_PROBLEM_
Reproduce exactly the lines beginning with the line that contains "bake_transform(obj)" and ending at the final line of the material below.

_RECORDED INFORMATION_
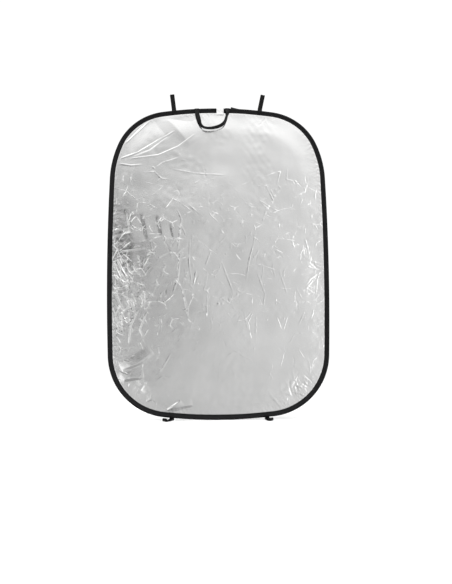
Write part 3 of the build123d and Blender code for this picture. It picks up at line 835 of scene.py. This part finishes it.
def webbing_loop(name):
    """One loop: a strip from the front of the rim, out round the loop's tip and down the back."""
    body = f"{name}_fold"
    joint = next(j for j in frame["joints"] if j["child"] == body)
    eye_mount = next(m for m in record["mounts"] if m["name"] == f"{name}_loop_eye")
    hinge = np.array(joint["pos_m"])
    eye = np.array(eye_mount["pos_m"])
    edge = unit(np.array(joint["axis"]))
    edge = edge * math.copysign(1, edge[0])
    inwards = np.cross(edge, (0, 1, 0))
    if inwards @ (np.array((0, 0, 0.86)) - hinge) < 0:
        inwards = -inwards
    rim = hinge + inwards * (PINCH_UP + 0.7 * MM + LOOP_T)
    route = unit(eye - hinge)
    width = np.array(eye_mount["axis"])
    width = width * math.copysign(1, width[0])
    out = np.cross(route, width)
    if out @ FRONT + out @ inwards < 0:
        out = -out
    half = LOOP_T / 2
    # Middle line of the two legs together: off the rim, round the fold, out to the eye
    bend = 3 * MM
    middle = [hinge + inwards * bend * k for k in (1.6, 1.0)]
    sides = [FRONT, FRONT]
    widths = [edge, edge]
    for t in (0.25, 0.5, 0.75, 1.0):
        middle.append(hinge + inwards * bend * (1 - t) ** 2 + route * bend * t ** 2)
        sides.append(unit(FRONT * (1 - t) + out * t))
        widths.append(unit(edge * (1 - t) + width * t))
    opening = [(6, 0), (10, 0.0), (14, 0.5), (24, 1.0), (40, 2.4), (56, 3.9), (68, 5.0)]
    for far, gap in opening:
        middle.append(hinge + route * far * MM)
        sides.append(out * (1 + gap * MM / half))
        widths.append(width)
    middle, sides, widths = np.array(middle), np.array(sides), np.array(widths)
    tip_r = eye_mount["dims"]["r_mm"] * MM + half
    tip = np.array([eye + route * tip_r * math.cos(a) + out * tip_r * math.sin(a)
                    for a in np.radians(np.arange(90, -91, -22.5))])
    leave = np.radians((90, 76, 63))
    flange = over_rim(SKIN_GAP + half, leave[::-1], SEWN_REACH, 1)[::-1]
    front = rim + inwards * flange[:, :1] + FRONT * flange[:, 1:]
    back = rim + inwards * flange[:, :1] - FRONT * flange[:, 1:]
    centre = np.concatenate((front, middle + sides * half, tip, (middle - sides * half)[::-1], back[::-1]))
    sewn = np.tile(edge, (len(flange), 1))
    across = np.concatenate((sewn, widths, np.tile(width, (len(tip), 1)), widths[::-1], sewn))
    line = smooth_line(np.hstack((centre, across)), 1.6 * MM)
    shape = Shape()
    ribbon(shape, line[:, :3], line[:, 3:], LOOP_W, LOOP_T)
    obj = shape.make(f"{name}_webbing_loop", loop_webbing)
    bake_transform(obj)
    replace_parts(obj, f"{name}_loop", f"{name}_loop_sewn_end")
    return rim, edge, inwards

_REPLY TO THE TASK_
    bake_transform(obj)
    replace_parts(obj, f"{name}_loop", f"{name}_loop_sewn_end")
    return rim, edge, inwards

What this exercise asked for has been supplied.